3. The base of the spillway underwent heave as the lake level rose, probably in response to both increased water content in the silt and creep of the channel wall materials as they became wetter and/or as a result of loading of the sides of the channel with excavated materials. A series of unfortunately premature estimates of the overtopping date were made by a range of agencies, generating mistrust amongst the population. In an attempt to mitigate the uncertainty in terms of the overtopping date, daily graphs of water level against the spillway height were produced and posted online on a dedicated website by the combined FHA and Durham teams, showing the freeboard reduction with time, and a commentary was provided to explain how and why this was changing. The graphs were widely used in Pakistan, and provided an independent source of information to planners, NGOs and potential victims of a flood. However, the difficulties in monitoring the situation on the ground, especially in the later stages of the lake filling, meant that the heave of the channel base was under-estimated. As a result, the overtopping event occurred a few days later than had been anticipated.

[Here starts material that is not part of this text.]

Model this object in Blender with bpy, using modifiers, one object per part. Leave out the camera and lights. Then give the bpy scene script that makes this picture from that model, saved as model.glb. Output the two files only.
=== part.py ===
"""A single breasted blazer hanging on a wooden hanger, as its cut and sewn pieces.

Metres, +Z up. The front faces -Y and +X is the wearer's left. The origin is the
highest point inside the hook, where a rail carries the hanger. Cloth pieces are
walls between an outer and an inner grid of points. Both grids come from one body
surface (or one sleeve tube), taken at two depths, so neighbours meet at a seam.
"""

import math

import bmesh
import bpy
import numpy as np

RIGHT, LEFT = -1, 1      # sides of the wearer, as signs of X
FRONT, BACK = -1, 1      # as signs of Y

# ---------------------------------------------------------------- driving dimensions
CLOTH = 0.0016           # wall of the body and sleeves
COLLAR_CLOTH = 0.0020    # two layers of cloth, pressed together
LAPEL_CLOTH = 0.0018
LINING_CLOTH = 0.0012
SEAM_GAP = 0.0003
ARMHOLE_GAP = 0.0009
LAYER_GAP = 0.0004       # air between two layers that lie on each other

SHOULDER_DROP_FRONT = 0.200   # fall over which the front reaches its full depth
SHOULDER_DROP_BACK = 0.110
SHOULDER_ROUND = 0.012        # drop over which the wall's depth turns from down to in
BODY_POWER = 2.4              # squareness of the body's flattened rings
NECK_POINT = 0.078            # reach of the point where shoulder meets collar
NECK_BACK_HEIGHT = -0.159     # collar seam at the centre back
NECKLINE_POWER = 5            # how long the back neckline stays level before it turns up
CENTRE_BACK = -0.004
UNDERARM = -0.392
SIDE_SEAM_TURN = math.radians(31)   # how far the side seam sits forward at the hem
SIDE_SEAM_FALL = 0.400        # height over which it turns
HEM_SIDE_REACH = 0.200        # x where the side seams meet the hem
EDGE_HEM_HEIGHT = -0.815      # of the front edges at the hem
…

Early on seepage was identified as a potential cause of dam failure, although the morphology of the dam and the presence of the lake deposit were considered to reduce the likelihood of this type of collapse. Seepage first developed about two months after landslide emplacement, and steadily increased as the lake level rose. In all, seepage occurred in six locations on the downstream face of the dam, with the rate of flow increasing non-linearly with time. Whilst for a time the rapid increase in the seepage rate caused concern, it did not induce failure of the dam prior to overtopping as had been feared.

Overtopping

Initial overtopping, in form of flow through the spillway, occurred on the night of 28-29 May 2010, at an elevation of 111.41m above the valley floor. At the time of overtopping the spillway was about 1m wide at the base and was unlined, and the lake had reached a length of about 21km and had an estimated volume of 450-500Mm3. By this time the lake had inundated several villages, including 171 residential properties, and it had flooded 25km of the Karakoram Highway, including several important bridges. Unfortunately, throughout the crisis rockfalls continued to occur from the scar of the Attabad landslide. Three people have been killed and another seriously injured to date by rockfall events in this area.

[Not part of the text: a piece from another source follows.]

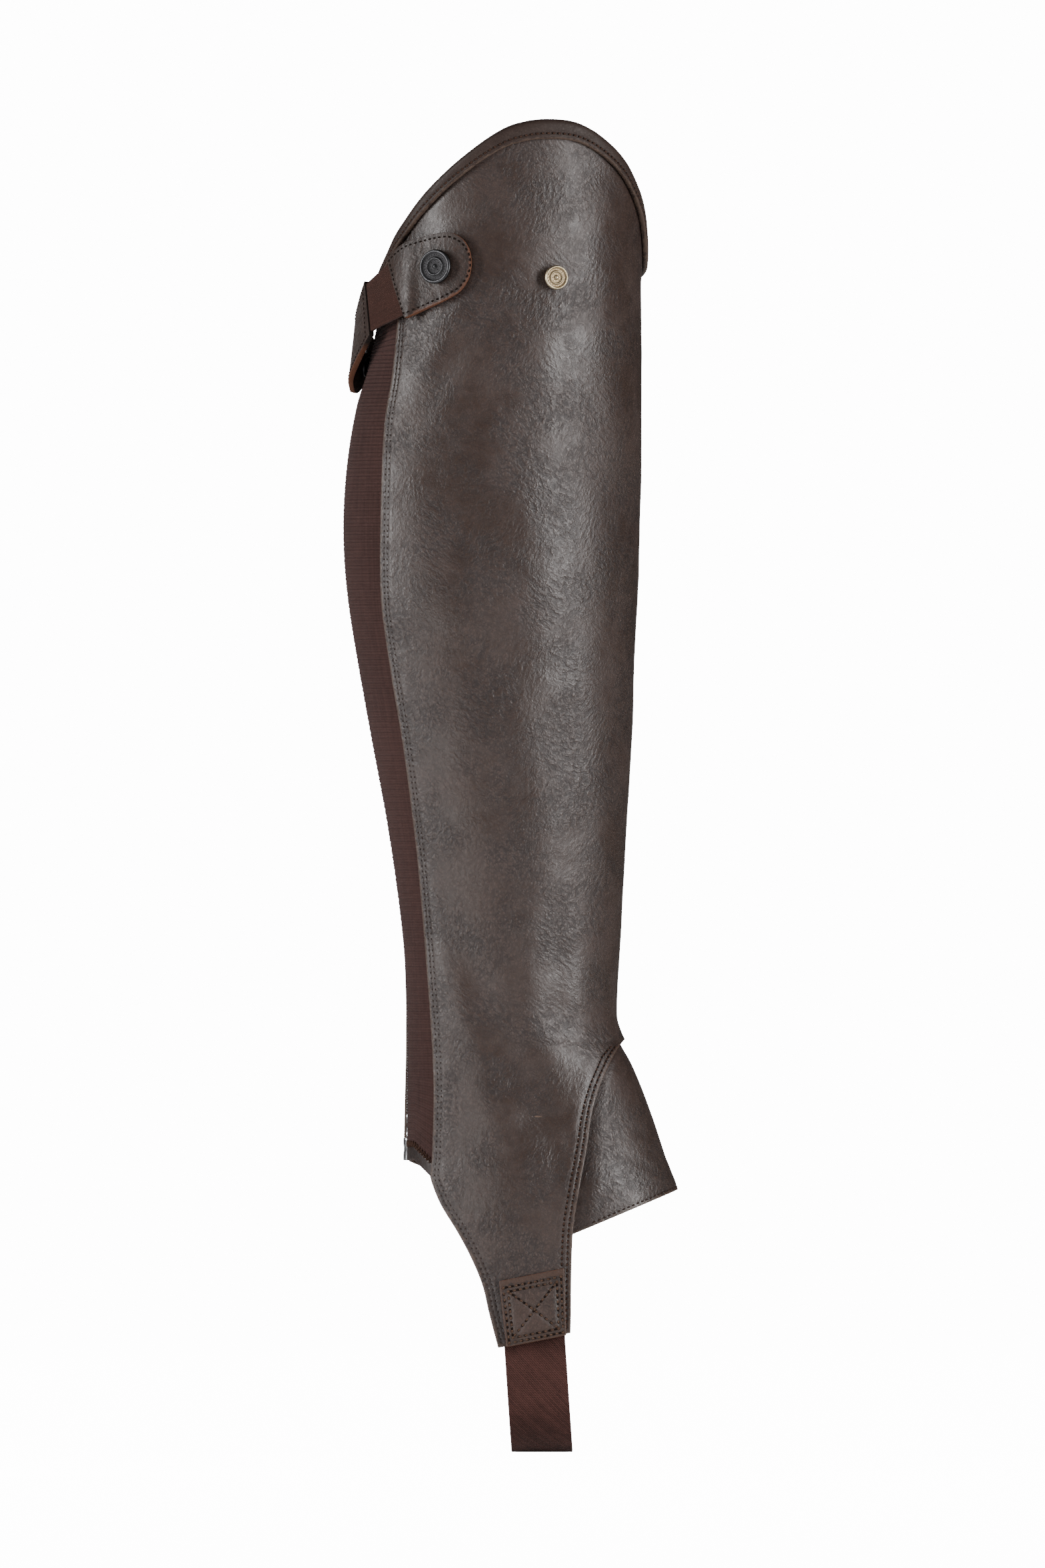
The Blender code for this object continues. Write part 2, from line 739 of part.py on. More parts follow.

Behaviour after overtopping

After initial overtopping water flow through the spillway increased slowly at first, during which the lake level continued to increase at an initial rate of about a metre every two days. The downstream portion of the channel suffered substantial, rapid headward erosion, but downcutting of the channel bed remained limited. After a period of about six days, on 5 June 2010, the outflow first equilibrated with inflow, by which time the lake level had risen by a further 3.81m. Thereafter the lake level rose and fell slightly according to changes in inflow rate. Headward erosion and downcutting was controlled at the saddle by the presence of boulders beneath the streambed. Thereafter the dam remained stable, with slow natural widening of the channel but surprisingly little downward erosion. The reasons for this remain unclear, but it is likely that the bed of the channel is being protected by boulders or rock slabs. The extreme monsoon rainfall experienced across much of Pakistan in July and August 2010 did not penetrate as far north as Attabad, such that the dam was unaffected.

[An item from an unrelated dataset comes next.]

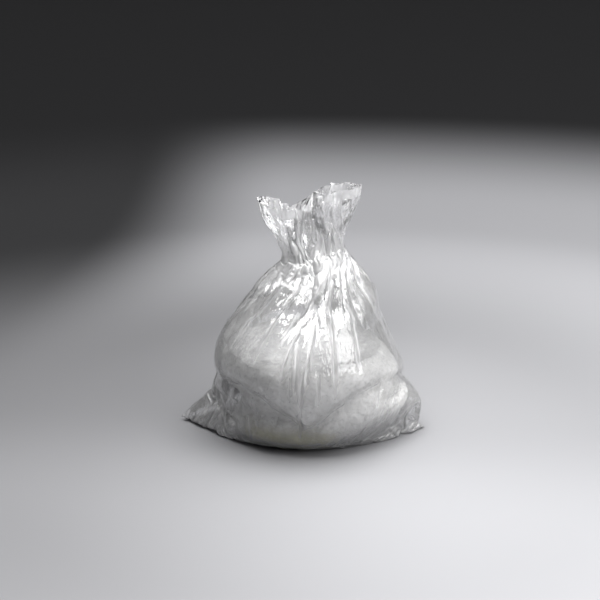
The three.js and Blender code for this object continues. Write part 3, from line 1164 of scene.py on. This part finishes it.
@dataclass(frozen=True)
class FilmFinish:
    """Thin clear film: mostly see-through, slightly milky, glossy, and whiter at folds, neck and hem.

    Attributes:
        length: Film length from the seam to the rim.
        colour: The milk in the film.
        haze: Share of the light that the milk stops where the film is flat.
        hem: Width of the hazier hem below the rim, in metres.
    """

    length: float
    colour: Colour = (0.89, 0.89, 0.895)
    haze: float = 0.18
    hem: float = 0.020

    def material(self) -> bpy.types.Material:
        """Builds the film's material.

        Its masks are places on the flat film in metres: along runs from the seam to the rim, and panel is the
        smooth strip on the front's right.
        """
        g = Graph("clear_film")
        flat = g.flat("flat")
        across = g.axis(flat, "X")
        along = g.axis(flat, "Y")
        crease = g.attribute("crease")
        lower = along.between(0.36, 0.30)
        belly = along.between(0.53, 0.43)
        upper = along.between(0.36, 0.56)
        neck = along.between(0.47, 0.54) * along.between(0.65, 0.58)
        mouth = along.between(0.57, 0.62)
        hem = along.between(self.length - self.hem - 0.0008, self.length - self.hem + 0.0008)
        panel = across.between(0.295, 0.305) * across.between(0.385, 0.375)
        crumple = g.cells(g.place(flat, (1.0, 0.36, 1.0)), 34.0)
        folds = g.ridges(g.place(flat, (1.0, 0.3, 1.0)), 24.0)
        creases = g.ridges(g.place(flat, (1.0, 0.45, 1.0)), 75.0)
        fine = g.cells(flat, 190.0)
        cloudy = g.noise(flat, 14.0, 3.0, 0.55)
        patchy = (0.35 + 1.3 * g.noise(flat, 9.0).between(0.38, 0.62)) * (1.0 - 0.6 * panel * upper)
        relief = crumple * (0.12 + 0.4 * upper) + folds * (0.45 + 1.4 * upper)
        relief = relief + creases * (0.34 + 0.5 * upper) + fine * 0.04
        relief = relief * patchy + fine * 0.10 * lower
        normal = g.bump(relief, 1.0, 0.0030)
        facing = g.node("ShaderNodeLayerWeight", {}, {"Blend": 0.5, "Normal": normal})
        edge = Value(g, facing.outputs["Facing"])
        haze = (self.haze + 0.08 * belly) * (0.8 + 0.4 * cloudy) + 0.30 * crease * (1.0 - 0.4 * mouth)
        haze = haze + 0.14 * hem + 0.15 * neck + 0.40 * edge ** 3.0 * (1.0 - 0.4 * mouth)
        film = g.node("ShaderNodeBsdfPrincipled", {}, {
            "Base Color": (*self.colour, 1), "Roughness": 0.12 + 0.14 * cloudy, "IOR": 1.5,
            "Specular IOR Level": 0.5, "Normal": normal})
        back = g.node("ShaderNodeBsdfTranslucent", {}, {"Color": (*self.colour, 1), "Normal": normal})
        milk = g.mix_shader(0.38, film, back)
        clear = g.node("ShaderNodeBsdfTransparent", {}, {"Color": (0.985, 0.985, 0.99, 1)})
        body = g.mix_shader(haze.held(), clear, milk)
        mirror = g.node("ShaderNodeBsdfGlossy", {}, {
            "Color": (1, 1, 1, 1), "Roughness": 0.05 + 0.08 * cloudy + 0.06 * lower, "Normal": normal})
        shine = Value(g, g.node("ShaderNodeFresnel", {}, {"IOR": 1.5, "Normal": normal}).outputs[0])
        return g.finished(g.mix_shader((1.5 * shine).held(), body, mirror))


@dataclass(frozen=True)
class FillingFinish:
    """Pale grey crumpled scraps of film and foam, speckled, olive in a strip near the base, with painted
    shade low down and on top.
    """

    pale: Colour = (0.83, 0.825, 0.81)
    grey: Colour = (0.75, 0.745, 0.73)
    olive: Colour = (0.26, 0.24, 0.07)

    def material(self) -> bpy.types.Material:
        """Builds the scraps' material."""
        g = Graph("crumpled_scraps")
        own = g.own()
        blotch = g.noise(own, 26.0, 3.0, 0.6)
        speck = g.cells(own, 170.0)
        facets = g.cells(own, 95.0)
        tone = g.mix(blotch.between(0.36, 0.66), self.grey, self.pale)
        tone = g.mix((speck.between(0.22, 0.05) * 0.55).held(), tone, (0.88, 0.88, 0.87))
        tone = g.mix((speck.between(0.62, 0.85) * 0.4).held(), tone, (0.34, 0.34, 0.34))
        # An olive strip low on the front of the heap, near the base.
        height = g.axis(own, "Z")
        front = 0.0 - g.axis(own, "Y")
        aside = g.axis(own, "X") + 0.008
        strip = height.between(0.072, 0.034) * front.between(0.06, 0.12)
        strip = strip * (aside * aside).between(0.012, 0.003)
        # Painted shade: the scraps darken towards the base, under the heap.
        tone = g.mix(height.between(0.085, 0.01) * 0.72, tone, (0.20, 0.20, 0.19))
        # Painted shade: the heap's top is darkened where the lamps above light it.
        tone = g.mix(height.between(0.166, 0.182) * 0.85, tone, (0.34, 0.34, 0.34))
        tone = g.mix((strip * 0.95).held(), tone, self.olive)
        relief = facets * 0.9 + g.noise(own, 140.0, 3.0, 0.6) * 0.7
        scraps = g.node("ShaderNodeBsdfPrincipled", {}, {
            "Base Color": tone, "Roughness": 0.38 + 0.3 * blotch, "Normal": g.bump(relief, 0.8, 0.003)})
        return g.finished(scraps)


@dataclass(frozen=True)
class BackdropFinish:
    """Matt grey backdrop with painted light and shade: lighter to the right, in front and far out on the
    floor, and dark where it rises.

    Attributes:
        floor: Its tone beside the bag, on the left, which painted light makes lighter to the right and in
            front.
        behind: Its tone far out on the floor, painted light, apart from the left, where painted shade makes
            it darker.
        high: Its tone up the wall, painted shade.
    """

    floor: float = 0.155
    behind: float = 0.64
    high: float = 0.035

    def material(self) -> bpy.types.Material:
        """Builds the backdrop's material."""
        g = Graph("backdrop")
        own = g.own()
        x, y, z = (g.axis(own, name) for name in ("X", "Y", "Z"))
        reach = (x * x + y * y) ** 0.5
        # Painted light and shade: lighter to the right and in front, much lighter far out, darker far out on
        # the left.
        floor = self.floor + 0.095 * x.between(-0.45, 0.35) + 0.05 * (0.0 - y).between(-0.05, 0.4)
        behind = self.behind * (1.0 - 0.90 * x.between(-0.28, -0.88))
        far = reach.between(0.60, 1.75)
        tone = floor + (behind - floor) * far
        # Painted shade: dark up the wall.
        tone = tone + (self.high - tone) * z.between(0.04, 0.31)
        colour = g.node("ShaderNodeCombineColor", {}, {
            "Red": tone * 0.985, "Green": tone * 0.985, "Blue": tone * 1.02})
        return g.finished(g.node("ShaderNodeBsdfPrincipled", {}, {
            "Base Color": colour.outputs[0], "Roughness": 0.75, "Specular IOR Level": 0.2}))


@dataclass(frozen=True)
class Lamp:
    """A soft panel light.

    Attributes:
        name: What it is.
        place: Its middle in metres.
        aim: The point that it faces.
        size: Its two sides in metres.
        watts: Its power.
    """

    name: str
    place: tuple[float, float, float]
    aim: tuple[float, float, float]
    size: tuple[float, float]
    watts: float

    def build(self) -> None:
        """Hangs the panel."""
        light = bpy.data.lights.new(self.name, "AREA")
        light.shape = "RECTANGLE"
        light.size, light.size_y = self.size
        light.energy = self.watts
        obj = bpy.data.objects.new(self.name, light)
        obj.location = self.place
        obj.rotation_euler = (Vector(self.aim) - Vector(self.place)).to_track_quat("-Z", "Y").to_euler()
        bpy.context.scene.collection.objects.link(obj)


@dataclass
class Studio:
    """Bowl-shaped grey backdrop, lamps and the camera at the photograph's angle.

    Attributes:
        finish: The backdrop's finish.
        lamps: The panel lights.
        azimuth: Camera's angle round the bag in degrees.
        elevation: Camera's angle above the horizon in degrees.
        distance: Camera's distance from the point that it faces.
        aim: That point.
        lens: Focal length on a sensor 36 mm wide.
        flat: Radius of the level floor.
        bend: Radius of its curve up into the wall.
        wall: Height of the wall's top.
        below: Depth of the backdrop below the bag's base.
        around: Points round the bowl.
        steps: Points along its floor, and as many along its curve.
    """

    finish: BackdropFinish
    lamps: tuple[Lamp, ...]
    azimuth: float = 6.0
    elevation: float = 17.0
    distance: float = 2.2
    aim: tuple[float, float, float] = (0.0, 0.033, 0.255)
    lens: float = 66.0
    flat: float = 1.75
    bend: float = 1.1
    wall: float = 2.6
    below: float = 0.0005
    around: int = 128
    steps: int = 24

    def camera(self) -> None:
        """Makes the camera and hands it to the scene."""
        around, up = math.radians(self.azimuth), math.radians(self.elevation)
        back = Vector((math.sin(around) * math.cos(up), -math.cos(around) * math.cos(up), math.sin(up)))
        data = bpy.data.cameras.new("camera")
        data.lens = self.lens
        data.sensor_width = 36.0
        data.shift_x = -0.005
        obj = bpy.data.objects.new("camera", data)
        obj.location = Vector(self.aim) + back * self.distance
        obj.rotation_euler = (-back).to_track_quat("-Z", "Y").to_euler()
        bpy.context.scene.collection.objects.link(obj)
        bpy.context.scene.camera = obj

    def backdrop(self) -> None:
        """Makes the bowl: floor to radius flat, a quarter circle of radius bend, and a straight wall."""
        turn = np.linspace(0, np.pi / 2, self.steps)
        reach = np.r_[np.linspace(0.02, self.flat, self.steps), self.flat + self.bend * np.sin(turn[1:]),
                      self.flat + self.bend]
        height = np.r_[np.zeros(self.steps), self.bend * (1 - np.cos(turn[1:])), self.wall] - self.below
        angle = np.linspace(0, TURN, self.around, endpoint=False)
        ring = np.stack([reach[:, None] * np.cos(angle), reach[:, None] * np.sin(angle),
                         np.broadcast_to(height[:, None], (len(height), self.around))], axis=-1)
        points = np.concatenate([ring.reshape(-1, 3), [[0, 0, -self.below]]])
        index = np.arange(len(reach) * self.around).reshape(-1, self.around)
        right = np.roll(index, -1, axis=1)
        quads = np.stack([index[:-1], right[:-1], right[1:], index[1:]], axis=-1)[..., ::-1].reshape(-1, 4)
        middle = np.stack([index[0], right[0], np.full(self.around, len(points) - 1)], axis=1)
        bowl = mesh_object("backdrop", points, quads, middle)
        bowl.data.materials.append(self.finish.material())

    def build(self) -> None:
        """Sets up the camera, backdrop, lamps and the air's faint light."""
        self.camera()
        self.backdrop()
        for lamp in self.lamps:
            lamp.build()
        scene = bpy.context.scene
        world = bpy.data.worlds.new("room")
        world.use_nodes = True
        air = world.node_tree.nodes["Background"]
        air.inputs[0].default_value = (0.85, 0.85, 0.87, 1)
        air.inputs[1].default_value = 0.30
        scene.world = world
        scene.cycles.transparent_max_bounces = 48
        scene.cycles.max_bounces = 16
        scene.view_settings.view_transform = "Standard"


def main() -> None:
    """Builds the bag in its studio."""
    logging.basicConfig(level=logging.INFO, format="%(message)s")
    cut = FilmCut()
    mould = Mould(cut, Pleats(7))
    studio = Studio(BackdropFinish(), (
        Lamp("overhead_panel", (0.16, -0.10, 1.55), (0.12, -0.12, 0.2), (1.4, 1.5), 65),
        Lamp("right_panel", (1.35, -0.75, 1.1), (0.1, 0.0, 0.25), (1.2, 1.3), 22),
        Lamp("left_panel", (-1.6, -0.3, 0.9), (0.0, 0.0, 0.2), (0.4, 0.9), 2)))
    studio.build()
    filling = LooseFilling(mould, FillingFinish()).build()
    LOG.info("scrap heap: %d faces", len(filling.data.polygons))
    film = FilmBag(cut, mould, FilmFinish(cut.length)).build()
    LOG.info("bag film: %d faces", len(film.data.polygons))


if __name__ == "__main__":
    main()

The stabilisation of the lake flow created a serious management challenge for the authorities, in part because, despite advice to the contrary, no clear protocol was established that would allow the all clear to be sounded. As a result, the displaced population remained in camps for all of the summer, living in very difficult conditions. Frustrations grew rapidly, leading to some pre-emptive action by local villagers to try to widen the spillway by hand. At the end of the summer the lake level fell by about 2m as inflow reduced, leaving the spillway intact.

Future management

Although still intact, the Attabad landslide dam continues to represent a serious hazard management problem in Pakistan. It is unsurprising that in the aftermath of the disastrous floods across Pakistan in the summer of 2010 attention shifted away from Attabad, but unfortunately the problem is unresolved. Forecasting of future behaviour remains difficult, but the following scenarios could be considered:

• The dam may remain intact in the long term, during which it will progressively fill with sediment. This would be a surprising outcome given the lack of evidence of longevity of other landslide dams on the Hunza, but it cannot be discounted.

• The dam may fail through overtopping in a future large snowmelt or rainfall event. In 2005 another large landslide dam formed near Hattian Bala in Kashmir as a result of an earthquake. Overtopping occurred in 2006 but the dam remained stable until February 2010, when it breached rapidly in a rainstorm.

• The dam may fail through overtopping as a result of a large glacial lake outburst flood (GLOF). Such events are common but unpredictable on the Hunza River. This creates the scenario of a combined landslide breach and GLOF discharge event downstream.

• The dam could fail through a further landslide into the lake. Such an event is highly unpredictable.

• The dam could fail in a large earthquake. This area is close to a major fault system and is considered to have high levels of seismic risk. Such an event is utterly unpredictable.

A number of other scenarios are possible too, but are considered to be less likely. Thus, there is little doubt that the level of hazard associated with the Attabad landslide is unacceptably high, and to this end the Pakistan Government is planning to attempt to deepen the spillway by 30m during the winter low flow period. At the time of writing preparatory work has started, but deepening the spillway has not begun.

Lessons for future landslide events

The Attabad landslide event challenged the capabilities of all concerned. Whilst there are many lessons to be learnt, the following are particularly pertinent:

• The lack of investigation of the landslide mass meant that behaviour forecasting was very difficult. This must be a priority when such events occur.

• Disaster management plans must have clear protocols to allow decisions to be made about when the hazard has diminished to the extent of being tolerable.

• Proper, real time monitoring of all the key parameters controlling overtopping is essential.

• Clear, reliable communication channels that allow dissemination of good quality information to the public are required.

• Further research is needed to improve our understanding of breach dynamics and outburst floods.

Unfortunately, in the aftermath of the landslide further sites in Gilgit - Baltistan have started to become a cause for concern. For example at Miachar in Nagar, 10km downstream from Attabad, a new set of large cracks have started to develop in a slope that is occupied by 380 households. The potential for a large landslide is clear, although to date no evaluation has been undertaken of the site. Unfortunately, the current hazard in Hunza is far from over and new ones may be on the horizon.